* _WORK TO DO_: Quote the whole listing word for word, please.

* _SUPPLIED MATERIAL_:
_ _ _
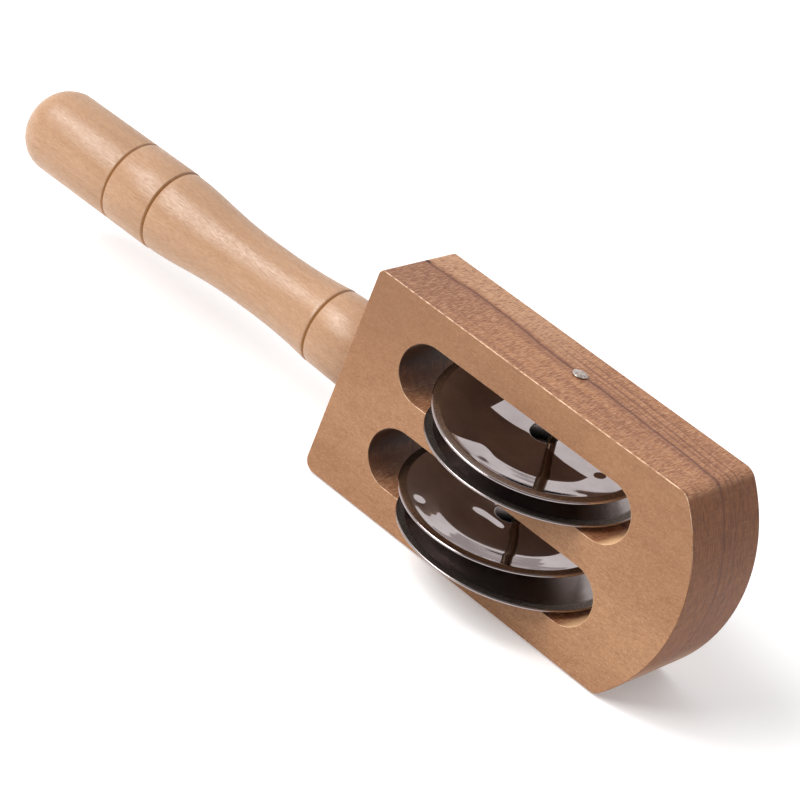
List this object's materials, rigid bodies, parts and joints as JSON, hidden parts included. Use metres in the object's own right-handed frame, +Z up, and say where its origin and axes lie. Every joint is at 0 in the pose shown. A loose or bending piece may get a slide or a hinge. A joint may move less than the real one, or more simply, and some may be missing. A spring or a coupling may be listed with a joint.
{
  "type": "wooden jingle stick",
  "caption": "Hand-held wooden jingle stick: a turned handle glued into a slotted block, with pairs of loose dished steel jingles threaded on a nail across the slots.",
  "frame": {"origin": "on the block's lower narrow side, which it rests on, level with the nail along the length and halfway through the thickness", "axes": "+X along the stick from the handle to the bowed tip, +Y through the thickness from the front big face to the back one, +Z up the nail towards its head"},
  "size_m": [0.2194, 0.0543, 0.0557],
  "materials": {
    "block_wood": "fine-sanded fruitwood with a thin satin wax",
    "handle_wood": "pale turned beech with a satin lacquer",
    "nail_steel": "dull drawn steel",
    "jingle_steel": "bright nickel-plated pressed sheet"
  },
  "bodies": {
    "stick": {"block": "block_wood", "handle": "handle_wood", "nail": "nail_steel"},
    "upper_pair_bottom": {"upper_slot_bottom_jingle": "jingle_steel"},
    "upper_pair_top": {"upper_slot_top_jingle": "jingle_steel"},
    "lower_pair_bottom": {"lower_slot_bottom_jingle": "jingle_steel"},
    "lower_pair_top": {"lower_slot_top_jingle": "jingle_steel"}
  },
  "joints": [
    {"name": "upper_pair_bottom_slide", "type": "slide", "parent": "stick", "child": "upper_pair_bottom", "axis": [0, 0, 1], "range_m": [0, 0.0012]},
    {"name": "upper_pair_top_slide", "type": "slide", "parent": "upper_pair_bottom", "child": "upper_pair_top", "axis": [0, 0, 1], "range_m": [0, 0.0011]},
    {"name": "lower_pair_bottom_slide", "type": "slide", "parent": "stick", "child": "lower_pair_bottom", "axis": [0, 0, 1], "range_m": [0, 0.0012]},
    {"name": "lower_pair_top_slide", "type": "slide", "parent": "lower_pair_bottom", "child": "lower_pair_top", "axis": [0, 0, 1], "range_m": [-0.0005, 0.0013]}
  ]
}
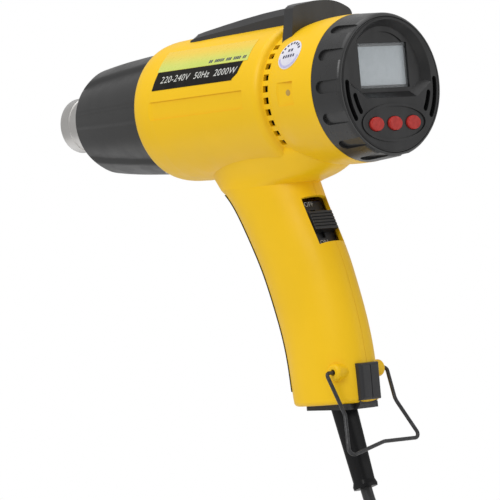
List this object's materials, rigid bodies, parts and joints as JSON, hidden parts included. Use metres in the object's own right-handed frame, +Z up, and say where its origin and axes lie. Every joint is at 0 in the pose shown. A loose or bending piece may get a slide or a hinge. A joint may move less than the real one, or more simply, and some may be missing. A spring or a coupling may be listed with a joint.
{
  "type": "heat gun",
  "caption": "Pistol-grip electric hot-air gun with a rear display and keys, slide switch, ribbed heat shield, steel nozzle, top rest, wire hanging loop and mains lead.",
  "frame": {"origin": "centre of the hand grip, on the plane where the two housing halves meet", "axes": "+X along the barrel towards the nozzle, +Y to the gun's left, +Z up"},
  "size_m": [0.363, 0.0956, 0.3612],
  "materials": {
    "yellow_plastic": "fine satin texture",
    "dark_plastic": "fine spark texture",
    "shield_plastic": "satin, glass filled",
    "rest_plastic": "satin",
    "grip_rubber": "soft matte",
    "cord_rubber": "semi-gloss",
    "red_button": "satin",
    "nozzle_steel": "brushed",
    "black_steel": "black oxide",
    "screw_steel": "zinc plated",
    "label_black": "gloss film",
    "label_lime": "gloss film",
    "sticker_white": "satin film",
    "lens_clear": "clear acrylic",
    "lcd_glass": "display surface",
    "pcb_green": "solder mask",
    "component_black": "moulded",
    "mica": "mica sheet",
    "ceramic_white": "unglazed",
    "heater_wire": "oxidised resistance wire",
    "motor_steel": "drawn can",
    "copper": "enamelled copper",
    "fan_plastic": "moulded nylon",
    "duct_plastic": "moulded, heat resistant",
    "plug_brass": "nickel plated",
    "wire_insulation": "insulation"
  },
  "bodies": {
    "housing": {"left_shell": "yellow_plastic", "right_shell": "yellow_plastic", "front_grip_strip": "grip_rubber", "housing_screws": "screw_steel", "recess_plugs": "component_black", "rating_label": "label_black", "title_label": "label_lime", "round_sticker": "sticker_white", "top_rest": "rest_plastic", "heat_shield": "shield_plastic", "shield_screw": "screw_steel", "nozzle_tube": "nozzle_steel", "mica_liner": "mica", "heater_core": "ceramic_white", "heating_coil": "heater_wire", "heater_disc": "mica", "outlet_baffle": "mica", "air_sensor": "screw_steel", "thermal_cutout": "ceramic_white", "fan_duct": "duct_plastic", "motor_can": "motor_steel", "rear_ring": "dark_plastic", "rear_panel": "dark_plastic", "display_lens": "lens_clear", "display_module": "lcd_glass", "control_board": "pcb_green", "board_components": "component_black", "button_board": "pcb_green", "tact_switches": "component_black", "switch_plate": "dark_plastic", "switch_body": "component_black", "power_board": "pcb_green", "power_components": "component_black", "foot_plate": "dark_plastic", "strain_relief": "cord_rubber", "cord_clamp": "component_black", "clamp_screws": "screw_steel", "mains_wires": "wire_insulation", "cord_lead": "cord_rubber", "cord_coil": "cord_rubber", "cord_tail": "cord_rubber", "plug_body": "cord_rubber", "plug_pins": "plug_brass"},
    "rotor": {"motor_rotor": "motor_steel", "rotor_windings": "copper", "fan_impeller": "fan_plastic"},
    "button_left": {"button_left": "red_button"},
    "button_middle": {"button_middle": "red_button"},
    "button_right": {"button_right": "red_button"},
    "switch_slider": {"switch_knob": "dark_plastic"},
    "bail": {"hanging_bail": "black_steel"}
  },
  "joints": [
    {"name": "rotor_spin", "type": "hinge", "parent": "housing", "child": "rotor", "pos_m": [0.02, 0, 0.112], "axis": [1, 0, 0], "continuous": true},
    {"name": "button_left_press", "type": "slide", "parent": "housing", "child": "button_left", "axis": [1, 0, 0], "range_m": [0, 0.001], "stiffness_N_per_m": 400, "springref_m": -0.0008},
    {"name": "button_middle_press", "type": "slide", "parent": "housing", "child": "button_middle", "axis": [1, 0, 0], "range_m": [0, 0.001], "stiffness_N_per_m": 400, "springref_m": -0.0008},
    {"name": "button_right_press", "type": "slide", "parent": "housing", "child": "button_right", "axis": [1, 0, 0], "range_m": [0, 0.001], "stiffness_N_per_m": 400, "springref_m": -0.0008},
    {"name": "switch_slide", "type": "slide", "parent": "housing", "child": "switch_slider", "axis": [-0.3949, 0, -0.9187], "range_m": [-0.006, 0.006]},
    {"name": "bail_swing", "type": "hinge", "parent": "housing", "child": "bail", "pos_m": [-0.0307, 0, -0.0516], "axis": [0, 1, 0], "range_deg": [-19, 150]}
  ]
}
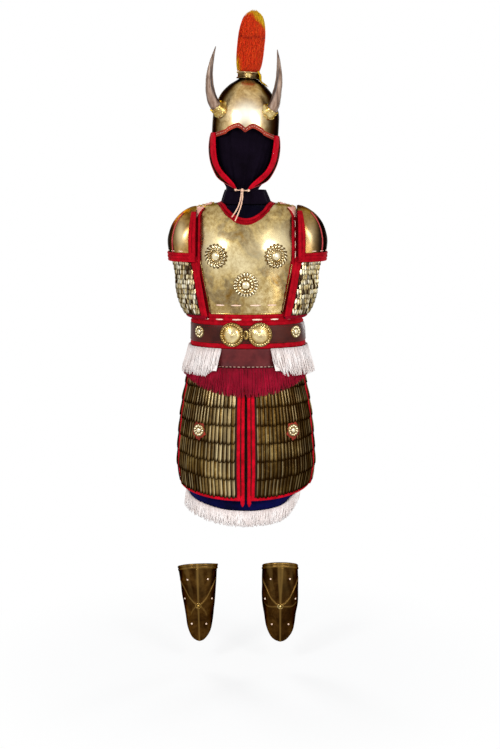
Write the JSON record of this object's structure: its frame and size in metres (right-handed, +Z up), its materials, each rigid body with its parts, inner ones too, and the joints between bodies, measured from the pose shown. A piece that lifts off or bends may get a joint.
_ _ _
* _RESPONSE BELOW_:
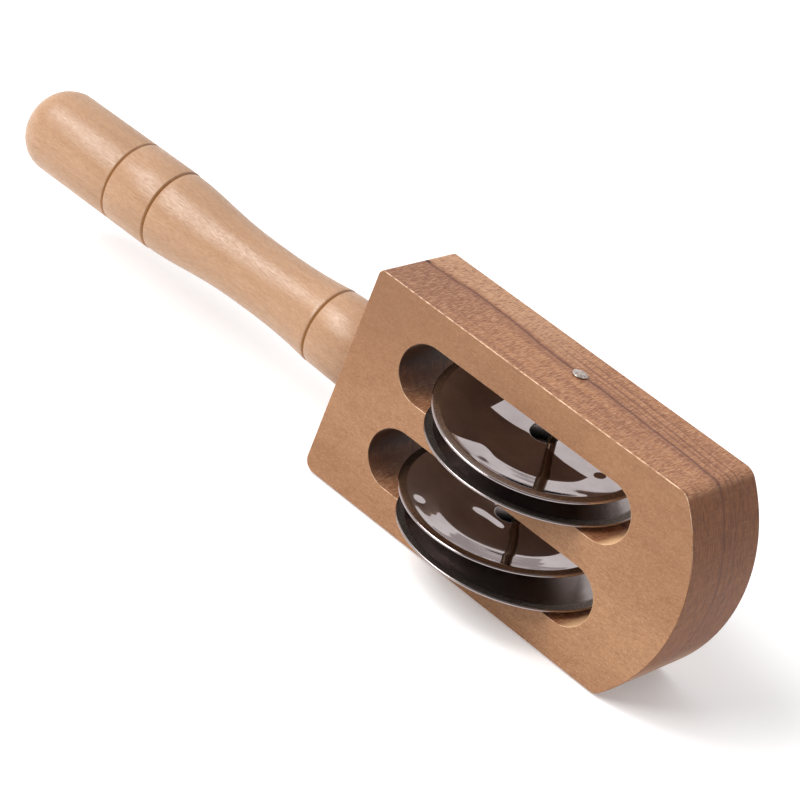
List this object's materials, rigid bodies, parts and joints as JSON, hidden parts included. Use metres in the object's own right-handed frame, +Z up, and say where its origin and axes lie. Every joint is at 0 in the pose shown. A loose or bending piece may get a slide or a hinge. A joint may move less than the real one, or more simply, and some may be missing. A spring or a coupling may be listed with a joint.
{
  "type": "wooden jingle stick",
  "caption": "Hand-held wooden jingle stick: a turned handle glued into a slotted block, with pairs of loose dished steel jingles threaded on a nail across the slots.",
  "frame": {"origin": "on the block's lower narrow side, which it rests on, level with the nail along the length and halfway through the thickness", "axes": "+X along the stick from the handle to the bowed tip, +Y through the thickness from the front big face to the back one, +Z up the nail towards its head"},
  "size_m": [0.2194, 0.0543, 0.0557],
  "materials": {
    "block_wood": "fine-sanded fruitwood with a thin satin wax",
    "handle_wood": "pale turned beech with a satin lacquer",
    "nail_steel": "dull drawn steel",
    "jingle_steel": "bright nickel-plated pressed sheet"
  },
  "bodies": {
    "stick": {"block": "block_wood", "handle": "handle_wood", "nail": "nail_steel"},
    "upper_pair_bottom": {"upper_slot_bottom_jingle": "jingle_steel"},
    "upper_pair_top": {"upper_slot_top_jingle": "jingle_steel"},
    "lower_pair_bottom": {"lower_slot_bottom_jingle": "jingle_steel"},
    "lower_pair_top": {"lower_slot_top_jingle": "jingle_steel"}
  },
  "joints": [
    {"name": "upper_pair_bottom_slide", "type": "slide", "parent": "stick", "child": "upper_pair_bottom", "axis": [0, 0, 1], "range_m": [0, 0.0012]},
    {"name": "upper_pair_top_slide", "type": "slide", "parent": "upper_pair_bottom", "child": "upper_pair_top", "axis": [0, 0, 1], "range_m": [0, 0.0011]},
    {"name": "lower_pair_bottom_slide", "type": "slide", "parent": "stick", "child": "lower_pair_bottom", "axis": [0, 0, 1], "range_m": [0, 0.0012]},
    {"name": "lower_pair_top_slide", "type": "slide", "parent": "lower_pair_bottom", "child": "lower_pair_top", "axis": [0, 0, 1], "range_m": [-0.0005, 0.0013]}
  ]
}
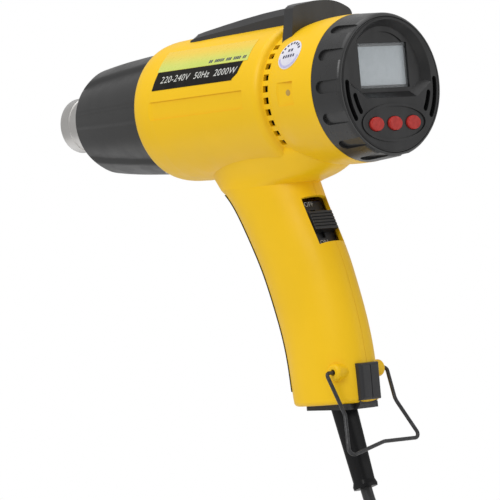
List this object's materials, rigid bodies, parts and joints as JSON, hidden parts included. Use metres in the object's own right-handed frame, +Z up, and say where its origin and axes lie. Every joint is at 0 in the pose shown. A loose or bending piece may get a slide or a hinge. A joint may move less than the real one, or more simply, and some may be missing. A spring or a coupling may be listed with a joint.
{
  "type": "heat gun",
  "caption": "Pistol-grip electric hot-air gun with a rear display and keys, slide switch, ribbed heat shield, steel nozzle, top rest, wire hanging loop and mains lead.",
  "frame": {"origin": "centre of the hand grip, on the plane where the two housing halves meet", "axes": "+X along the barrel towards the nozzle, +Y to the gun's left, +Z up"},
  "size_m": [0.363, 0.0956, 0.3612],
  "materials": {
    "yellow_plastic": "fine satin texture",
    "dark_plastic": "fine spark texture",
    "shield_plastic": "satin, glass filled",
    "rest_plastic": "satin",
    "grip_rubber": "soft matte",
    "cord_rubber": "semi-gloss",
    "red_button": "satin",
    "nozzle_steel": "brushed",
    "black_steel": "black oxide",
    "screw_steel": "zinc plated",
    "label_black": "gloss film",
    "label_lime": "gloss film",
    "sticker_white": "satin film",
    "lens_clear": "clear acrylic",
    "lcd_glass": "display surface",
    "pcb_green": "solder mask",
    "component_black": "moulded",
    "mica": "mica sheet",
    "ceramic_white": "unglazed",
    "heater_wire": "oxidised resistance wire",
    "motor_steel": "drawn can",
    "copper": "enamelled copper",
    "fan_plastic": "moulded nylon",
    "duct_plastic": "moulded, heat resistant",
    "plug_brass": "nickel plated",
    "wire_insulation": "insulation"
  },
  "bodies": {
    "housing": {"left_shell": "yellow_plastic", "right_shell": "yellow_plastic", "front_grip_strip": "grip_rubber", "housing_screws": "screw_steel", "recess_plugs": "component_black", "rating_label": "label_black", "title_label": "label_lime", "round_sticker": "sticker_white", "top_rest": "rest_plastic", "heat_shield": "shield_plastic", "shield_screw": "screw_steel", "nozzle_tube": "nozzle_steel", "mica_liner": "mica", "heater_core": "ceramic_white", "heating_coil": "heater_wire", "heater_disc": "mica", "outlet_baffle": "mica", "air_sensor": "screw_steel", "thermal_cutout": "ceramic_white", "fan_duct": "duct_plastic", "motor_can": "motor_steel", "rear_ring": "dark_plastic", "rear_panel": "dark_plastic", "display_lens": "lens_clear", "display_module": "lcd_glass", "control_board": "pcb_green", "board_components": "component_black", "button_board": "pcb_green", "tact_switches": "component_black", "switch_plate": "dark_plastic", "switch_body": "component_black", "power_board": "pcb_green", "power_components": "component_black", "foot_plate": "dark_plastic", "strain_relief": "cord_rubber", "cord_clamp": "component_black", "clamp_screws": "screw_steel", "mains_wires": "wire_insulation", "cord_lead": "cord_rubber", "cord_coil": "cord_rubber", "cord_tail": "cord_rubber", "plug_body": "cord_rubber", "plug_pins": "plug_brass"},
    "rotor": {"motor_rotor": "motor_steel", "rotor_windings": "copper", "fan_impeller": "fan_plastic"},
    "button_left": {"button_left": "red_button"},
    "button_middle": {"button_middle": "red_button"},
    "button_right": {"button_right": "red_button"},
    "switch_slider": {"switch_knob": "dark_plastic"},
    "bail": {"hanging_bail": "black_steel"}
  },
  "joints": [
    {"name": "rotor_spin", "type": "hinge", "parent": "housing", "child": "rotor", "pos_m": [0.02, 0, 0.112], "axis": [1, 0, 0], "continuous": true},
    {"name": "button_left_press", "type": "slide", "parent": "housing", "child": "button_left", "axis": [1, 0, 0], "range_m": [0, 0.001], "stiffness_N_per_m": 400, "springref_m": -0.0008},
    {"name": "button_middle_press", "type": "slide", "parent": "housing", "child": "button_middle", "axis": [1, 0, 0], "range_m": [0, 0.001], "stiffness_N_per_m": 400, "springref_m": -0.0008},
    {"name": "button_right_press", "type": "slide", "parent": "housing", "child": "button_right", "axis": [1, 0, 0], "range_m": [0, 0.001], "stiffness_N_per_m": 400, "springref_m": -0.0008},
    {"name": "switch_slide", "type": "slide", "parent": "housing", "child": "switch_slider", "axis": [-0.3949, 0, -0.9187], "range_m": [-0.006, 0.006]},
    {"name": "bail_swing", "type": "hinge", "parent": "housing", "child": "bail", "pos_m": [-0.0307, 0, -0.0516], "axis": [0, 1, 0], "range_deg": [-19, 150]}
  ]
}
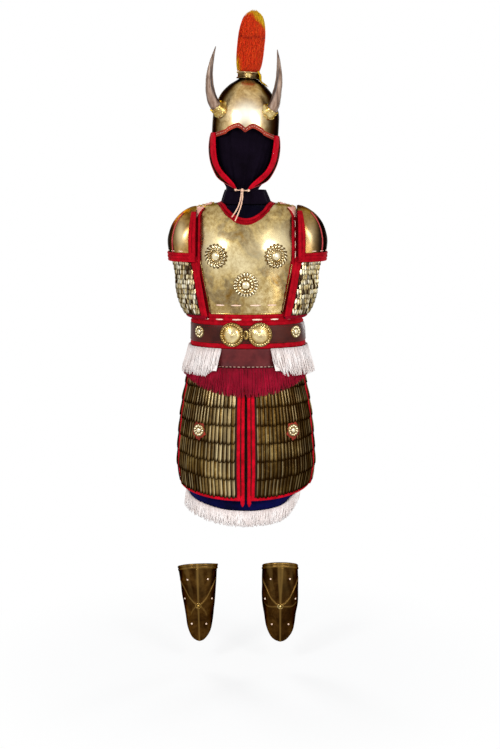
Write the JSON record of this object's structure: its frame and size in metres (right-handed, +Z up), its materials, each rigid body with its parts, inner ones too, and the joints between bodies, measured from the pose shown. A piece that lifts off or bends may get a joint.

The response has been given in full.